Given instruction: Output an exact reproduction of the data.

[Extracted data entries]

- - -

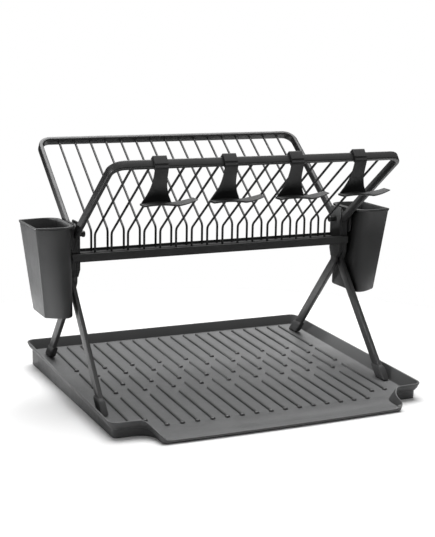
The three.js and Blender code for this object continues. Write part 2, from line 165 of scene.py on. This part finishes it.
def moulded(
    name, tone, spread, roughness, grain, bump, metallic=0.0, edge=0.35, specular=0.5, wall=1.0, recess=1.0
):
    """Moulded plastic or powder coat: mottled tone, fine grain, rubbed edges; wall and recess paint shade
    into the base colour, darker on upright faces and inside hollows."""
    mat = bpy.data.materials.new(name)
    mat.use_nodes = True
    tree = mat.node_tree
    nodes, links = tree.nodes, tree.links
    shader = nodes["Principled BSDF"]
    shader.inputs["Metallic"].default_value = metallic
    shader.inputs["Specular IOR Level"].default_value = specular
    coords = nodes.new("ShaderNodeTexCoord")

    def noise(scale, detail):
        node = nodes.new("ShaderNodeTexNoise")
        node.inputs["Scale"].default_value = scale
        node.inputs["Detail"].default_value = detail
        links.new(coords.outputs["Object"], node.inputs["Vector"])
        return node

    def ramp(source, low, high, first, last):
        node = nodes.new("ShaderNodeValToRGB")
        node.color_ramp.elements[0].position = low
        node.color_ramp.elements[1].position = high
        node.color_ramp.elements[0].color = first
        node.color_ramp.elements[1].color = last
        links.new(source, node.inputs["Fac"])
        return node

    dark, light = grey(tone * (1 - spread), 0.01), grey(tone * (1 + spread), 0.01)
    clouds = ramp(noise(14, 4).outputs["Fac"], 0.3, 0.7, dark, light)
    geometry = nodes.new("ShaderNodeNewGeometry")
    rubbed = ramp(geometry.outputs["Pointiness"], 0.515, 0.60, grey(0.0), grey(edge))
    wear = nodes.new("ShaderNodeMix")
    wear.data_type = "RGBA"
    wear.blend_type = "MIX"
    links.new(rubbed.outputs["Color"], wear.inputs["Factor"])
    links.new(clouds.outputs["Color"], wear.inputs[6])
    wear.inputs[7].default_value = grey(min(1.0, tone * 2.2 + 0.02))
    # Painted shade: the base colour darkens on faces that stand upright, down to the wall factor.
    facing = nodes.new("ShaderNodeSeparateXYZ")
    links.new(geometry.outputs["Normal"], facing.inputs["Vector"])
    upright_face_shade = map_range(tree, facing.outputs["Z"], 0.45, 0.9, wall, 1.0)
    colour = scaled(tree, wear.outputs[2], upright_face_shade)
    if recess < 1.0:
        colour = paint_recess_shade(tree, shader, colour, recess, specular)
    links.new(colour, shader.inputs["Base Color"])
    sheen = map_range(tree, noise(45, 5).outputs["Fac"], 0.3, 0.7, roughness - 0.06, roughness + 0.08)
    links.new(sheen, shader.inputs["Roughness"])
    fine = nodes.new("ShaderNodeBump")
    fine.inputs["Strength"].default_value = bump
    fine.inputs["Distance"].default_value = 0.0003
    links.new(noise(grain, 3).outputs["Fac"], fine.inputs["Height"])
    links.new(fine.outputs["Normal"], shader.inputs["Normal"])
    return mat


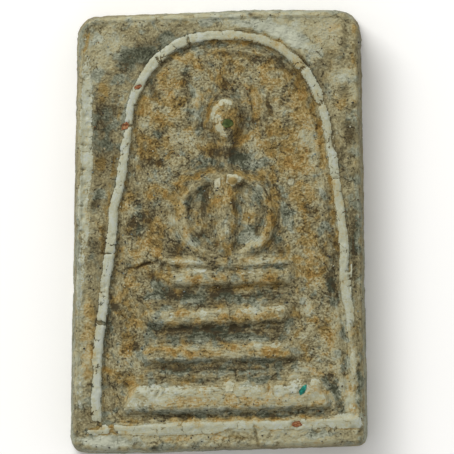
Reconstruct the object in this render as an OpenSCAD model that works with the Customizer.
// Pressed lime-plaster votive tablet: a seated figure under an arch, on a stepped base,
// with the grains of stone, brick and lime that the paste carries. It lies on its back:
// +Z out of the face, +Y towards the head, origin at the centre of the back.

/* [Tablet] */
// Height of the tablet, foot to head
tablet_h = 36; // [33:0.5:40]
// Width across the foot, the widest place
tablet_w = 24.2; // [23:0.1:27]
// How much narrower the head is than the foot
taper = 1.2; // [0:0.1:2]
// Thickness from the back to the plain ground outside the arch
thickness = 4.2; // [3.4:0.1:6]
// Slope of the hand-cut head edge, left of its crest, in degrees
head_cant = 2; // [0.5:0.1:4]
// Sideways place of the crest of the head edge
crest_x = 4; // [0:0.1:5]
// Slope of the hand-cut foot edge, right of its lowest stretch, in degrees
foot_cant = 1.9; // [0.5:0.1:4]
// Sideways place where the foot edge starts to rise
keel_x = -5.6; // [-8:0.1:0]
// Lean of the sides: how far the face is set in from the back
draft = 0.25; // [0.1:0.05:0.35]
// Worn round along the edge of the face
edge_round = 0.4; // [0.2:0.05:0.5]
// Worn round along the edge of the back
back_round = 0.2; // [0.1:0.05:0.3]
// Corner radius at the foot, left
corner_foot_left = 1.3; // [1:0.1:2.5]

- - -

Task output:
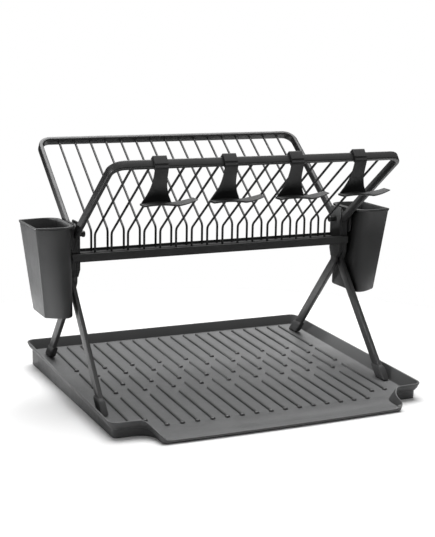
The three.js and Blender code for this object continues. Write part 2, from line 165 of scene.py on. This part finishes it.
def moulded(
    name, tone, spread, roughness, grain, bump, metallic=0.0, edge=0.35, specular=0.5, wall=1.0, recess=1.0
):
    """Moulded plastic or powder coat: mottled tone, fine grain, rubbed edges; wall and recess paint shade
    into the base colour, darker on upright faces and inside hollows."""
    mat = bpy.data.materials.new(name)
    mat.use_nodes = True
    tree = mat.node_tree
    nodes, links = tree.nodes, tree.links
    shader = nodes["Principled BSDF"]
    shader.inputs["Metallic"].default_value = metallic
    shader.inputs["Specular IOR Level"].default_value = specular
    coords = nodes.new("ShaderNodeTexCoord")

    def noise(scale, detail):
        node = nodes.new("ShaderNodeTexNoise")
        node.inputs["Scale"].default_value = scale
        node.inputs["Detail"].default_value = detail
        links.new(coords.outputs["Object"], node.inputs["Vector"])
        return node

    def ramp(source, low, high, first, last):
        node = nodes.new("ShaderNodeValToRGB")
        node.color_ramp.elements[0].position = low
        node.color_ramp.elements[1].position = high
        node.color_ramp.elements[0].color = first
        node.color_ramp.elements[1].color = last
        links.new(source, node.inputs["Fac"])
        return node

    dark, light = grey(tone * (1 - spread), 0.01), grey(tone * (1 + spread), 0.01)
    clouds = ramp(noise(14, 4).outputs["Fac"], 0.3, 0.7, dark, light)
    geometry = nodes.new("ShaderNodeNewGeometry")
    rubbed = ramp(geometry.outputs["Pointiness"], 0.515, 0.60, grey(0.0), grey(edge))
    wear = nodes.new("ShaderNodeMix")
    wear.data_type = "RGBA"
    wear.blend_type = "MIX"
    links.new(rubbed.outputs["Color"], wear.inputs["Factor"])
    links.new(clouds.outputs["Color"], wear.inputs[6])
    wear.inputs[7].default_value = grey(min(1.0, tone * 2.2 + 0.02))
    # Painted shade: the base colour darkens on faces that stand upright, down to the wall factor.
    facing = nodes.new("ShaderNodeSeparateXYZ")
    links.new(geometry.outputs["Normal"], facing.inputs["Vector"])
    upright_face_shade = map_range(tree, facing.outputs["Z"], 0.45, 0.9, wall, 1.0)
    colour = scaled(tree, wear.outputs[2], upright_face_shade)
    if recess < 1.0:
        colour = paint_recess_shade(tree, shader, colour, recess, specular)
    links.new(colour, shader.inputs["Base Color"])
    sheen = map_range(tree, noise(45, 5).outputs["Fac"], 0.3, 0.7, roughness - 0.06, roughness + 0.08)
    links.new(sheen, shader.inputs["Roughness"])
    fine = nodes.new("ShaderNodeBump")
    fine.inputs["Strength"].default_value = bump
    fine.inputs["Distance"].default_value = 0.0003
    links.new(noise(grain, 3).outputs["Fac"], fine.inputs["Height"])
    links.new(fine.outputs["Normal"], shader.inputs["Normal"])
    return mat


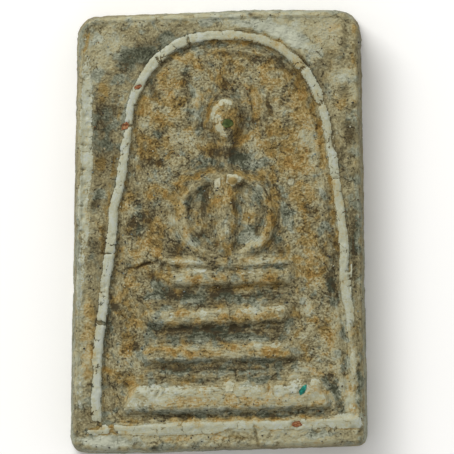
Reconstruct the object in this render as an OpenSCAD model that works with the Customizer.
// Pressed lime-plaster votive tablet: a seated figure under an arch, on a stepped base,
// with the grains of stone, brick and lime that the paste carries. It lies on its back:
// +Z out of the face, +Y towards the head, origin at the centre of the back.

/* [Tablet] */
// Height of the tablet, foot to head
tablet_h = 36; // [33:0.5:40]
// Width across the foot, the widest place
tablet_w = 24.2; // [23:0.1:27]
// How much narrower the head is than the foot
taper = 1.2; // [0:0.1:2]
// Thickness from the back to the plain ground outside the arch
thickness = 4.2; // [3.4:0.1:6]
// Slope of the hand-cut head edge, left of its crest, in degrees
head_cant = 2; // [0.5:0.1:4]
// Sideways place of the crest of the head edge
crest_x = 4; // [0:0.1:5]
// Slope of the hand-cut foot edge, right of its lowest stretch, in degrees
foot_cant = 1.9; // [0.5:0.1:4]
// Sideways place where the foot edge starts to rise
keel_x = -5.6; // [-8:0.1:0]
// Lean of the sides: how far the face is set in from the back
draft = 0.25; // [0.1:0.05:0.35]
// Worn round along the edge of the face
edge_round = 0.4; // [0.2:0.05:0.5]
// Worn round along the edge of the back
back_round = 0.2; // [0.1:0.05:0.3]
// Corner radius at the foot, left
corner_foot_left = 1.3; // [1:0.1:2.5]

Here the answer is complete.